Importers say that at retail level it is selling at Rs27.50-28.00 per kg in Punjab.

TCP okays foreign bidding

Trading Corporation of Pakistan on Wednesday approved three offers from foreign buyers for 30,000 bales of various varieties.

TCP chairman Fazlur Rehman said the Price Evaluation Committee approved the offers of Rally Brothers for the sale of 5,000 bales of Afzal-type at the rate of 46.55 cents per pound.

For Elaka, Paul Rhein Hart quoted a price of 44.70 cents per pound for 15,000 bales and Rally Brothers offered 43.70 cents for 10,000 bales of Adnas.

Rehman said the nine international merchants from USA, UK, Germany, Italy and Switzerland participated in the bidding.

The Corporation had floated one international tender for the export of 30,000 cotton bales last week.

Pakistan pavilion in Hanover

Pakistan Pavilion is attracting crowd of foreign investors at international Expo-2000 in Hanover, Germany. According to a message received on Tuesday from Germany, former Zonal Chairman and Vice President, Federation of Pakistan Chambers of Commerce and Industries, Iftikhar Ali Malik who is currently visiting the expo said that four companies of Pakistan have set up their stalls in the pavilion comprising an area of 720 square meters. Foreign investors are taking keen interest in Pakistani top quality products especially in marble, copper, leather garments and wooden items. Expo which commenced on June 1 will continue till Oct 31.

ST refund allowed to textile exporters

Operation of tax rules have been suspended to allow textile exporters avail themselves of sales tax refunds on exports up to Sept 30, 2000, without submitting invoices on all imported items they purchase for use in the export manufacture.

The Central Board of Revenue has directed all 12 sales tax collectorates in the country not to enforce these rules announced last month banning payment of refunds to textile exporters failing to produce invoices on goods (make/quantity/nature) which have been used in manufacture and against which refunds are claimed. This clause was announced by the CBR last month terming it "long overdue and most effective deterrent against frauds in availing sales tax refunds". The clause is called "same-state-goods invoice for refund-claim", which has now been rendered inoperative.

Duty on palm kernel oil imports

Import Duty rate on palm kernel oil is being reduced from 35% to 10%, on the recommendation of the Tariff Anomaly Committee.

The duty was increased in the Finance Ordinance 2000, which is being amended, say informed sources. The CBR has processed the case and a draft amendment has been sent to Law and Justice Division. The committee, in its note to the CBR, has said: "it has been found that reduction of duty on crude palm kernel oil was recommended by another committee. The recommendation for reducing it to 10% does not appear to be implemented.
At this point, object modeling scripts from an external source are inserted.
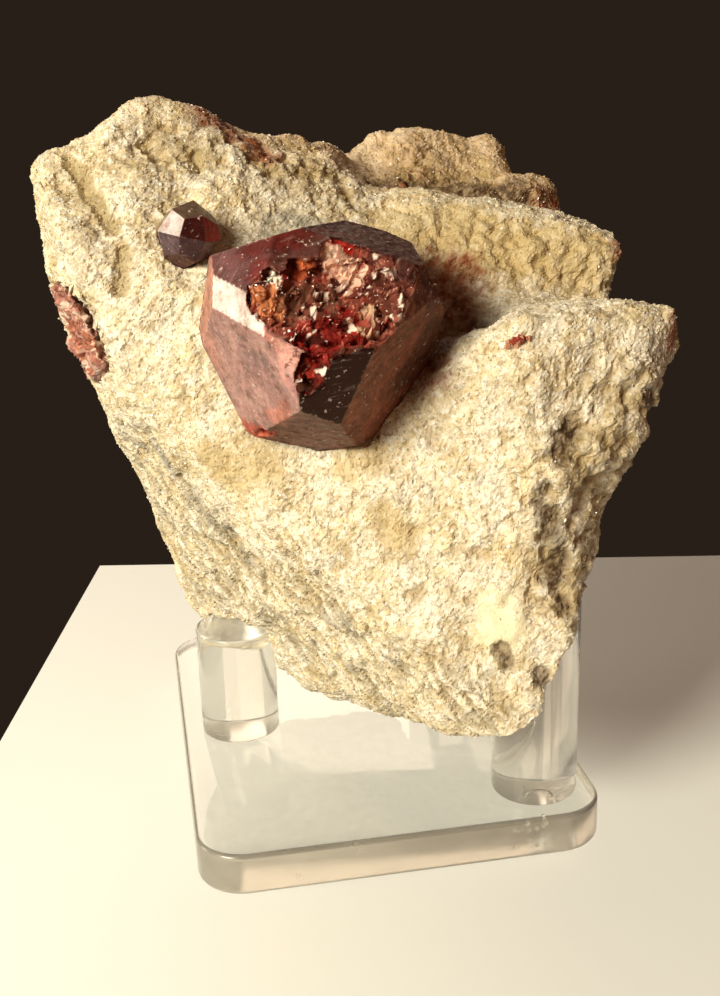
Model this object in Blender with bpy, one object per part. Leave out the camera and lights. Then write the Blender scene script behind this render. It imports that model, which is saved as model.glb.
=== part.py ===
"""Garnet crystals in a block of pale matrix rock, on a clear three-peg display stand.

Metres, +Z up. The origin is the middle of the base plate's underside, +X runs to the
right along the plate's front edge and +Y runs to the back. Lengths in the tables below
are in millimetres and go through mm().
"""
from itertools import permutations, product
from math import cos, pi, radians, sin

import bmesh
import bpy
from mathutils import Euler, Matrix, Vector, noise

MILLIMETRE = 0.001
GAP = 0.3  # clearance between neighbouring pieces

# Stand: a clear acrylic plate with three pegs glued on it
PLATE_WIDTH = 60.0
PLATE_DEPTH = 75.0
PLATE_THICKNESS = 6.35
PLATE_CORNER_RADIUS = 7.0
PLATE_EDGE_ROUNDING = 0.7
PLATE_CORNER_STEPS = 10
PEG_DIAMETER = 12.7
PEG_EDGE_ROUNDING = 0.35
PEG_SIDES = 48
SHORT_PEG_HEIGHT = 18.0
TALL_PEG_HEIGHT = 30.3
SHORT_PEG_PLACE = (-20.5, 0.0)
FRONT_PEG_PLACE = (21.0, -28.5)
BACK_PEG_PLACE = (21.0, 28.5)
PEG_BASE_Z = PLATE_THICKNESS + GAP
SHORT_PEG_TOP_Z = PEG_BASE_Z + SHORT_PEG_HEIGHT
TALL_PEG_TOP_Z = PEG_BASE_Z + TALL_PEG_HEIGHT

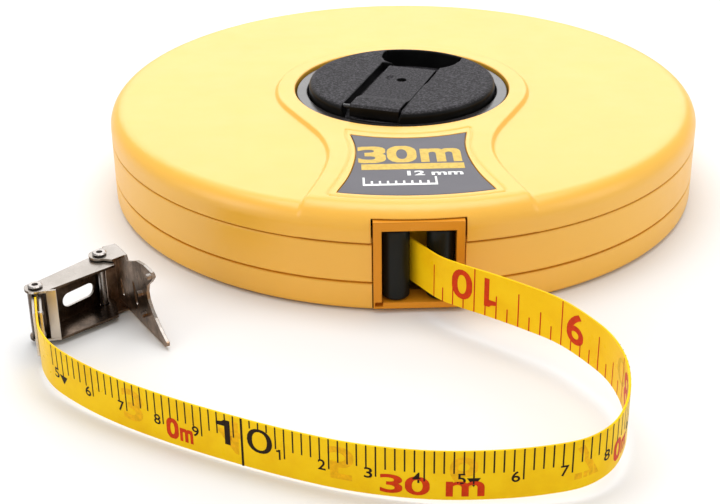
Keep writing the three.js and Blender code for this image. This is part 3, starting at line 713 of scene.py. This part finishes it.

It is therefore recommended that the rate of duty on the item be reduced from 35% to 10%".

Japan ready to lift ban

Japan has expressed its readiness to lift ban on the import of fresh mangoes from Pakistan on the condition of measures to prevent invasion of Oriental Fruit Flies at the time of shipment.

Japan banned import of fresh mangoes from Pakistan after reports of fruit flies attack on the consignments at the time of shipment at Karachi port. Official sources told on Thursday that in this regard, Japan has provided technical guidelines for efficient planning.